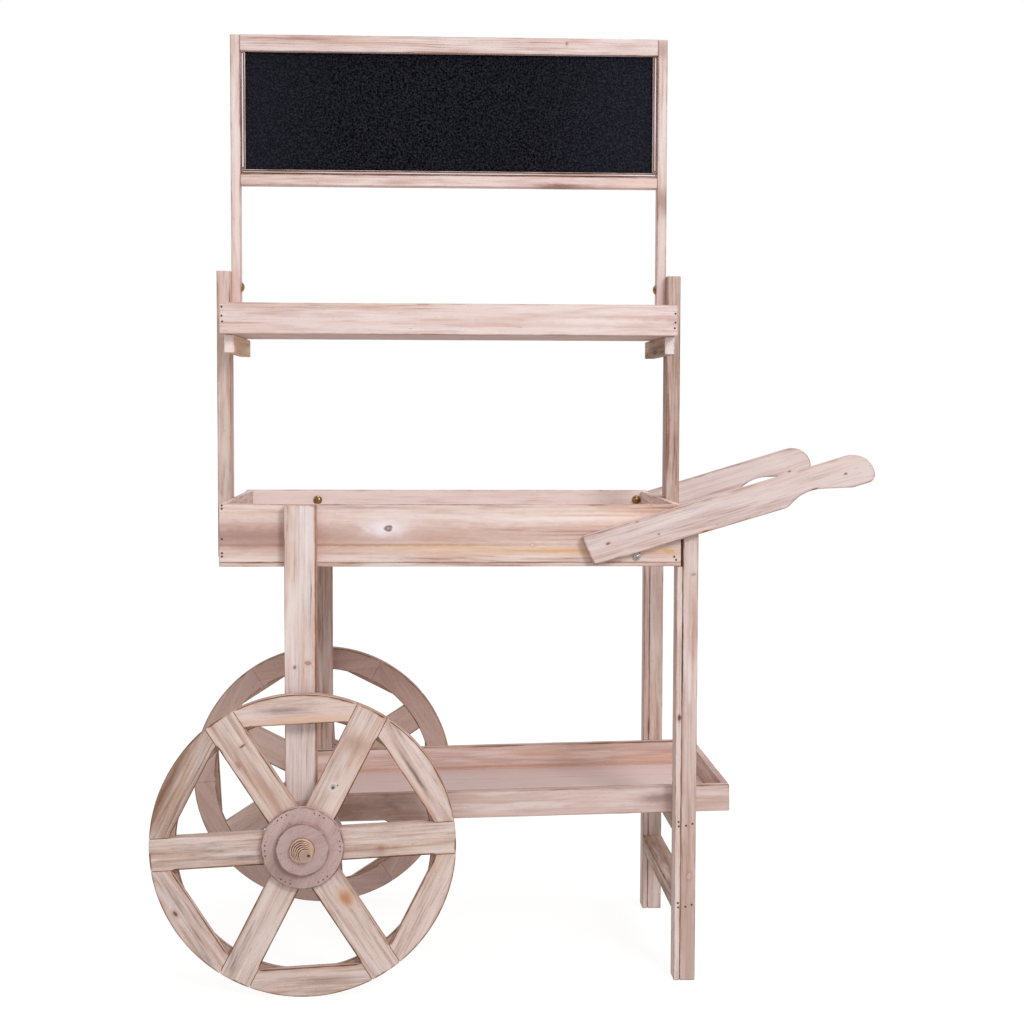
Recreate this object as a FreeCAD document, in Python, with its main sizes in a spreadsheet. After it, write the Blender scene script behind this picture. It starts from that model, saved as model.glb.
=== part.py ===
"""Wooden garden flower cart: a deep planting tray on two spoked wheels and two legs, with push
handles, a lower tray, an upper shelf between two posts and a framed chalkboard above it.

Frame: +X runs from the wheels to the handles, +Y from front to back, +Z up. The origin is on the
ground, in the middle of the cart's length and depth. Units are millimetres."""
import FreeCAD
import Part
import math
import os
import re

App = FreeCAD
doc = App.newDocument("GardenCart")

# ---------------------------------------------------------------- driving dimensions
DIMENSIONS = {
    # whole cart
    "overall_length": 1124, "wheel_radius": 235, "wheel_setback": 132, "cart_depth": 444,
    # main tray
    "tray_length": 720, "tray_underside": 661, "tray_board_height": 91, "tray_floor_thick": 6,
    "side_board": 15, "end_board": 12, "back_board_extra": 2.5,
    # wheel legs and axle
    "wheel_leg_width": 50, "wheel_leg_thick": 20, "wheel_leg_tail": 55, "axle_radius": 15,
    "journal_radius": 18.5, "journal_tip_radius": 12, "journal_tip": 8, "journal_overhang": 15,
    # right-hand legs, each of two boards, and their crossbars
    "leg_gap": 3, "leg_outer_board": 24.5, "leg_inner_board": 9.5, "leg_depth": 36, "leg_top": 750,
    "crossbar_height": 27, "crossbar_drop": 114, "lower_crossbar_underside": 108,
    # lower tray, which rises a little towards the handles
    "lower_tilt": 1.2, "lower_left_reach": 38, "lower_length": 713, "lower_height": 43,
    "lower_floor_thick": 5, "back_rail_extra": 4,
    # upper shelf on its cleats, between the posts
    "post_thick": 22, "post_width": 47, "post_front": -38, "post_top": 1127,
    "left_post_extra": 4,
    "shelf_front": -164, "shelf_depth": 236, "shelf_underside": 1023, "shelf_height": 49,
    "shelf_board": 12, "shelf_floor_thick": 8, "shelf_front_reach": 4,
    "cleat_thick": 17, "cleat_height": 29, "cleat_front": -134, "cleat_length": 257,
    # chalkboard sign
    "sign_top": 1517, "sign_front": -18, "sign_frame_depth": 25, "stile_thick": 15.5,
    "top_rail_height": 27, "bottom_rail_height": 17.5, "sign_underside": 1272.5,
    "bead_width": 8.5, "bead_setback": 3, "bead_depth": 8, "panel_thick": 5,
    # handles
    "handle_thick": 20, "handle_end_x": 562, "handle_grip_length": 84,
    # wheels
    "spoke_width": 50, "wheel_thick": 24, "ring_thick": 10, "ring_inner_radius": 196,
    "felloe_chord": 189, "spoke_start": 44, "front_spoke_turn": 3, "back_spoke_turn": 27,
    "hub_core_radius": 43.5,
    "hub_disc_radius": 63.5, "hub_outer_thick": 13, "hub_inner_thick": 11,
    "hub_bore_radius": 18.56, "leg_to_hub_gap": 1.2, "cap_radius": 40.5, "cap_thick": 9,
    "cap_gap": 0.8,
    # hardware
    "bolt_radius": 3, "dome_radius": 8, "dome_height": 5, "nut_flats": 11, "nut_thick": 6,
    "nail_radius": 1.6, "nail_proud": 0.4, "brad_radius": 1.1,
}
sheet = doc.addObject("Spreadsheet::Sheet", "Dimensions")
sheet.Label = "Dims"
for row, (alias, value) in enumerate(DIMENSIONS.items(), start=1):
    sheet.set("A%d" % row, alias)
    sheet.set("B%d" % row, str(value))
    sheet.setAlias("B%d" % row, alias)
doc.recompute()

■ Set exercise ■
Make an exact copy of the material above.

■ Solution for this exercise ■
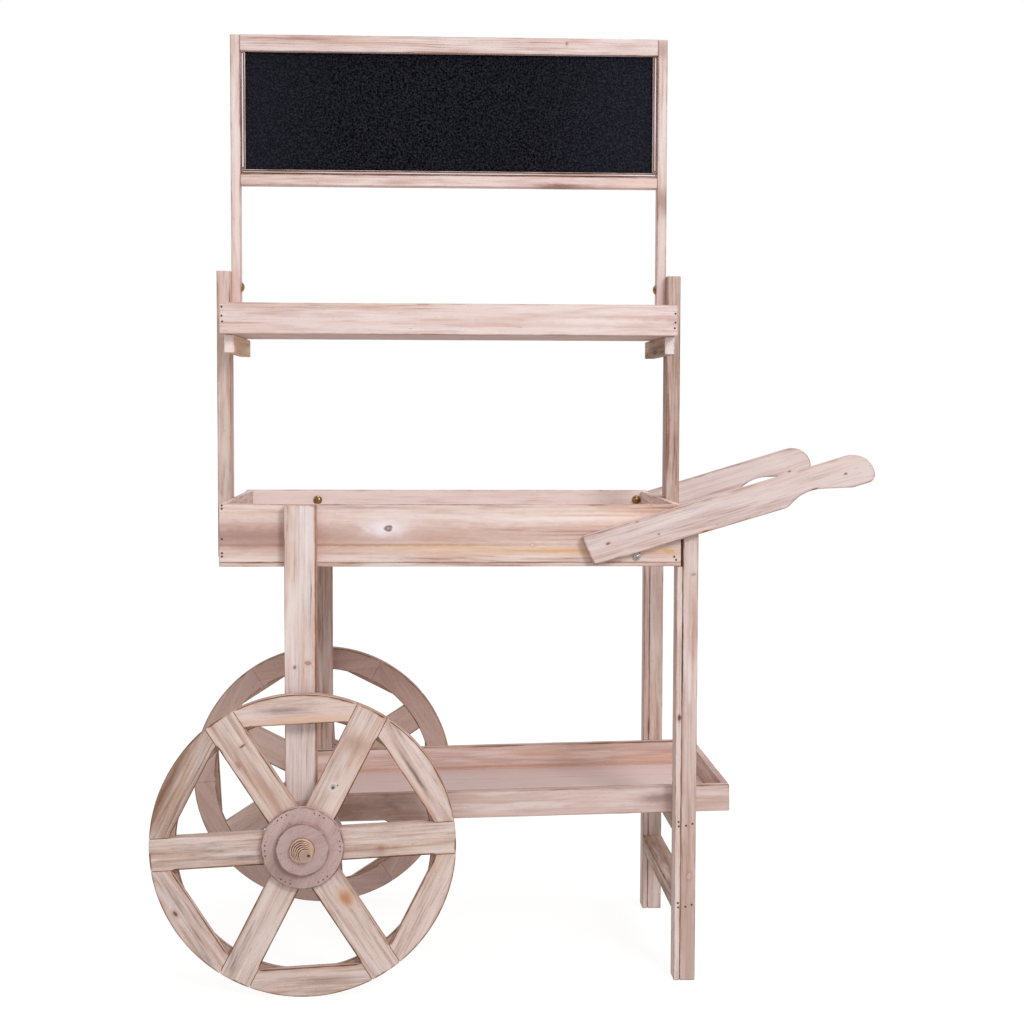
Recreate this object as a FreeCAD document, in Python, with its main sizes in a spreadsheet. After it, write the Blender scene script behind this picture. It starts from that model, saved as model.glb.
=== part.py ===
"""Wooden garden flower cart: a deep planting tray on two spoked wheels and two legs, with push
handles, a lower tray, an upper shelf between two posts and a framed chalkboard above it.

Frame: +X runs from the wheels to the handles, +Y from front to back, +Z up. The origin is on the
ground, in the middle of the cart's length and depth. Units are millimetres."""
import FreeCAD
import Part
import math
import os
import re

App = FreeCAD
doc = App.newDocument("GardenCart")

# ---------------------------------------------------------------- driving dimensions
DIMENSIONS = {
    # whole cart
    "overall_length": 1124, "wheel_radius": 235, "wheel_setback": 132, "cart_depth": 444,
    # main tray
    "tray_length": 720, "tray_underside": 661, "tray_board_height": 91, "tray_floor_thick": 6,
    "side_board": 15, "end_board": 12, "back_board_extra": 2.5,
    # wheel legs and axle
    "wheel_leg_width": 50, "wheel_leg_thick": 20, "wheel_leg_tail": 55, "axle_radius": 15,
    "journal_radius": 18.5, "journal_tip_radius": 12, "journal_tip": 8, "journal_overhang": 15,
    # right-hand legs, each of two boards, and their crossbars
    "leg_gap": 3, "leg_outer_board": 24.5, "leg_inner_board": 9.5, "leg_depth": 36, "leg_top": 750,
    "crossbar_height": 27, "crossbar_drop": 114, "lower_crossbar_underside": 108,
    # lower tray, which rises a little towards the handles
    "lower_tilt": 1.2, "lower_left_reach": 38, "lower_length": 713, "lower_height": 43,
    "lower_floor_thick": 5, "back_rail_extra": 4,
    # upper shelf on its cleats, between the posts
    "post_thick": 22, "post_width": 47, "post_front": -38, "post_top": 1127,
    "left_post_extra": 4,
    "shelf_front": -164, "shelf_depth": 236, "shelf_underside": 1023, "shelf_height": 49,
    "shelf_board": 12, "shelf_floor_thick": 8, "shelf_front_reach": 4,
    "cleat_thick": 17, "cleat_height": 29, "cleat_front": -134, "cleat_length": 257,
    # chalkboard sign
    "sign_top": 1517, "sign_front": -18, "sign_frame_depth": 25, "stile_thick": 15.5,
    "top_rail_height": 27, "bottom_rail_height": 17.5, "sign_underside": 1272.5,
    "bead_width": 8.5, "bead_setback": 3, "bead_depth": 8, "panel_thick": 5,
    # handles
    "handle_thick": 20, "handle_end_x": 562, "handle_grip_length": 84,
    # wheels
    "spoke_width": 50, "wheel_thick": 24, "ring_thick": 10, "ring_inner_radius": 196,
    "felloe_chord": 189, "spoke_start": 44, "front_spoke_turn": 3, "back_spoke_turn": 27,
    "hub_core_radius": 43.5,
    "hub_disc_radius": 63.5, "hub_outer_thick": 13, "hub_inner_thick": 11,
    "hub_bore_radius": 18.56, "leg_to_hub_gap": 1.2, "cap_radius": 40.5, "cap_thick": 9,
    "cap_gap": 0.8,
    # hardware
    "bolt_radius": 3, "dome_radius": 8, "dome_height": 5, "nut_flats": 11, "nut_thick": 6,
    "nail_radius": 1.6, "nail_proud": 0.4, "brad_radius": 1.1,
}
sheet = doc.addObject("Spreadsheet::Sheet", "Dimensions")
sheet.Label = "Dims"
for row, (alias, value) in enumerate(DIMENSIONS.items(), start=1):
    sheet.set("A%d" % row, alias)
    sheet.set("B%d" % row, str(value))
    sheet.setAlias("B%d" % row, alias)
doc.recompute()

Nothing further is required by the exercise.